The Mind and Society
- Italian cover
- Author: Vilfredo Pareto
- Original title: Trattato di Sociologia Generale
- Translator: Andrew Bongiorno, Arthur Livingston, James Harvey Rogers
- Language: Italian
- Subject: Sociology
- Genre: Nonfiction
- Publication date: 1916
- Published in English: 1935
- Media type: Print
- Pages: 2,033

= The Mind and Society =

1916 book by Vilfredo Pareto

The Mind and Society (Trattato di Sociologia Generale, "Treatise on General Sociology") is a 1916 book by the Italian sociologist and economist Vilfredo Pareto (1848–1923). In this book Pareto presents the first sociological cycle theory, centered on the concept of an elite social class.

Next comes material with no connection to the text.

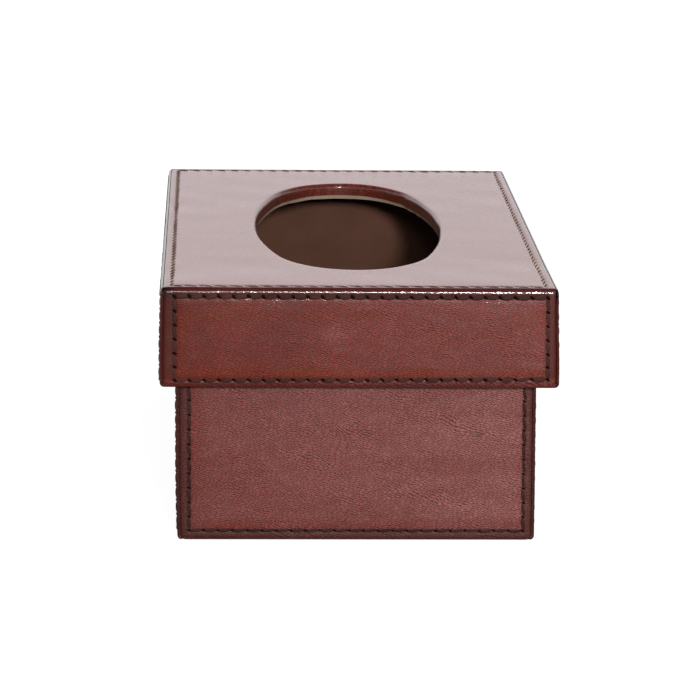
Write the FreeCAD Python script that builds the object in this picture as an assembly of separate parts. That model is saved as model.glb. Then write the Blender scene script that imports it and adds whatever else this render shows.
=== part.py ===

The Mind and Society has been named, by Martin Seymour-Smith, as one of the most influential books ever written. The English edition was published in 1935. An abridged version, Compendium of General Sociology (Compendio di Sociologia Generale), was published in Italian in 1920 and English in 1980.

== Release ==
The book was first published in Italian in 1916, then in French between 1917 and 1919. A second Italian edition was released in 1923. An English edition, titled The Mind and Society: A Treatise on General Sociology, was released in 1935.

== Summary ==
The book characterises human acts as mostly 'non-logical': not conducive to an intended goal. However, it notes how people try to explain such conduct as logical anyway, and these explanations have developed into many magical, metaphysical, and moral theories. The author identifies categories of instinctive tendencies behind such theories, including 'combinations' (creative syntheses, such as superstitious associations) and 'group-persistences' (deeply held preconceptions, such as belief in a god or reified abstraction like Justice or Progress).

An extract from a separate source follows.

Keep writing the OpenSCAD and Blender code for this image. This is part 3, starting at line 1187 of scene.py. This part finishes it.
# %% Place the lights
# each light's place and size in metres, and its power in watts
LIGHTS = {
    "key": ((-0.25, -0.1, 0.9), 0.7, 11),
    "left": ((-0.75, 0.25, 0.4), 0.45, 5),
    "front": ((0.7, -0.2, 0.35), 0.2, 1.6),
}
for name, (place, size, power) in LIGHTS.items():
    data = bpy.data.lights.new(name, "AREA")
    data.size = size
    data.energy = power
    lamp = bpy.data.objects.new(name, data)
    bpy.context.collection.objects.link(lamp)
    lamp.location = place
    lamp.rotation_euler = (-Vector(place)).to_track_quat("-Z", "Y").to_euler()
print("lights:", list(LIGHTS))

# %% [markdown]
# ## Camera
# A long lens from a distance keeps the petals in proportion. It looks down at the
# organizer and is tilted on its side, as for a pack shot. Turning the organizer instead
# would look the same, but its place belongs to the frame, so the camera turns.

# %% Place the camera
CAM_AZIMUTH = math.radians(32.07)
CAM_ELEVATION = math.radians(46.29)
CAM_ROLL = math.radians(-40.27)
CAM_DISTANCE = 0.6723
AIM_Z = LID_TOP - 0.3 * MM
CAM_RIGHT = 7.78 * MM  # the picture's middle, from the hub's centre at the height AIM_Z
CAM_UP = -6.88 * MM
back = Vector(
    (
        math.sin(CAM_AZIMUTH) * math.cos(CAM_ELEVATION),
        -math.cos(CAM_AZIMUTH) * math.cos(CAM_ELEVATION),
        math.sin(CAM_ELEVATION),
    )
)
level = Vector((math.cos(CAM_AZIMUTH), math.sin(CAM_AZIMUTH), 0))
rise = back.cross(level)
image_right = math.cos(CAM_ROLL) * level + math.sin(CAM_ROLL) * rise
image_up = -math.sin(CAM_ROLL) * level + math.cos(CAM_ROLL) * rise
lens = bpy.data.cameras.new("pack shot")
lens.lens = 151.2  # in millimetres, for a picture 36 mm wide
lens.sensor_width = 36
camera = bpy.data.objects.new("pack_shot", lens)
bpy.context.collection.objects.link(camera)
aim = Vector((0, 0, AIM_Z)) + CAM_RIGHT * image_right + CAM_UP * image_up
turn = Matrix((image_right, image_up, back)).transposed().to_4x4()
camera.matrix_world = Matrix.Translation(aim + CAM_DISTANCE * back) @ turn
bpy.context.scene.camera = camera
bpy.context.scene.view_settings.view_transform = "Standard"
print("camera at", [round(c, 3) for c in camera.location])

He then investigates how the sentiments that motivate these tendencies affect the prosperity of a society. Here, the author sees the relative intensities of these sentiments in a population, especially those of combinations versus those of group-persistences, as an important social force. In his view, this force acts on and reacts to other forces, such as economic factors, as part a dynamic social system in which cyclic patterns are noticed. For example, the economic ingenuity spurred by the instinct for combinations is a cause of and is rewarded in times of increasing economic prosperity, but this instinct also leads to the financial manipulation that is one cause of later periods of economic decline, during which a society relies more on those who had the instinct to save money, motivated by the sentiments of group-persistence.

Another such pattern is the circulation of elite: the instinct for combinations among the elite social class allows it to find ways to improve societal prosperity, incentivising an increasing dominance of those sentiments in the elite to the detriment of the group-persistences, leaving them less able or willing to justify the use of force and thus vulnerable to replacement by a new elite, especially if they do not allow such highly capable individuals a chance to enter the elite more freely, and thus a new elite able to arouse sentiments of group-persistences in the masses tends to take over.